In solidarity with ASUU
Meanwhile, a member of the House of Representatives Dachung Musa Bagos has suggested that part of the recently returned $23m Abacha loot should be used to settle the striking members of Academic Staff Union of Universities (ASUU).
Members of the union have been on strike since February 14 over improved welfare, revitalisation of public universities among others. But one bone of contention for the academics is the non-payment of university revitalisation funds, amounting to about N1.1 trillion.
While the federal government says it does not have enough funds to settle the lecturers, Bagos who represents Jos South/Jos East is wondering why the recently returned Abacha loot should not be used to settle ASUU.
“We have pressing needs. Like now, ASUU has been on strike and the government is trying to settle those issues,” he said during an interview on Channels Television’s Politics Today on Wednesday.
“As a representative of the people, if I have to argue where those funds should be channeled to on the floor, I will say, ‘Why can’t you channel this fund to ASUU so that most of the youths that are at home would go back to school?’ But some of the areas we feel that the executive is channeling those funds are not the immediate needs of Nigerians.”

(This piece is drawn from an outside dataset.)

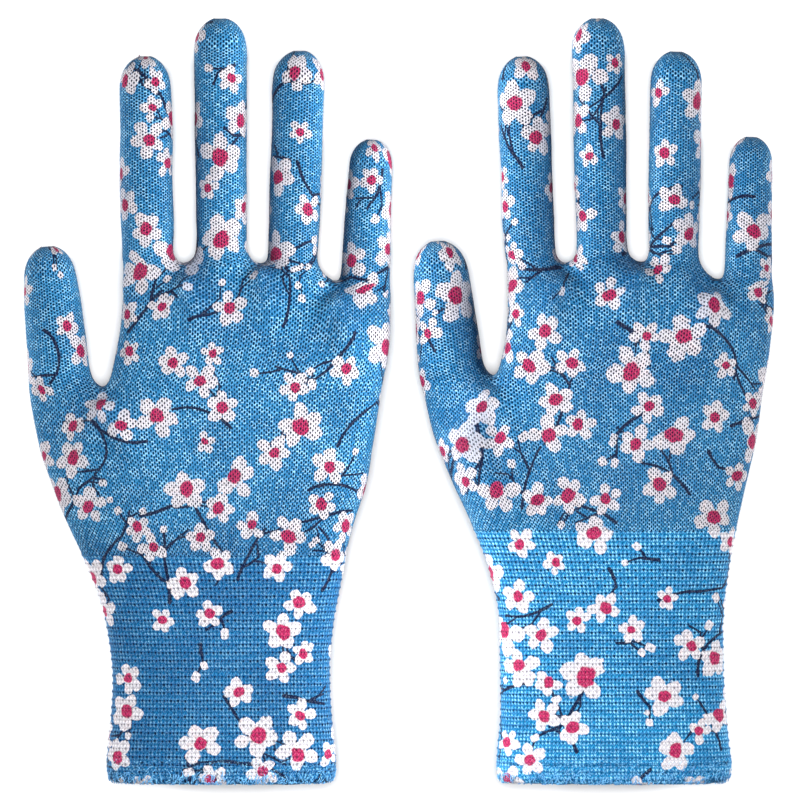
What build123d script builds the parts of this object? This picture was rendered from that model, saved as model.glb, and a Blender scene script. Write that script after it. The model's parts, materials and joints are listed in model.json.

Similarly, a renowned traditional ruler in Imo State, His Imperial Majesty, Eze Thomas Obiefule has advised the federal government to channel the $23m returned looted Abacha funds to the Academic Staff Union of Universities (ASUU) to resolve the unending strike in the country.
Obiefule, who is the National President, Association of Royal Traditional Rulers of Nigeria told newsmen on Thursday that the action would go a long way in settling and resolving the ongoing ASUU industrial action.
“All these money, I don’t know where they are, both the $100m, $200m, $300m and the $400m already received by our country. I don’t know where they are and nobody has explained to us the whereabout of the money.”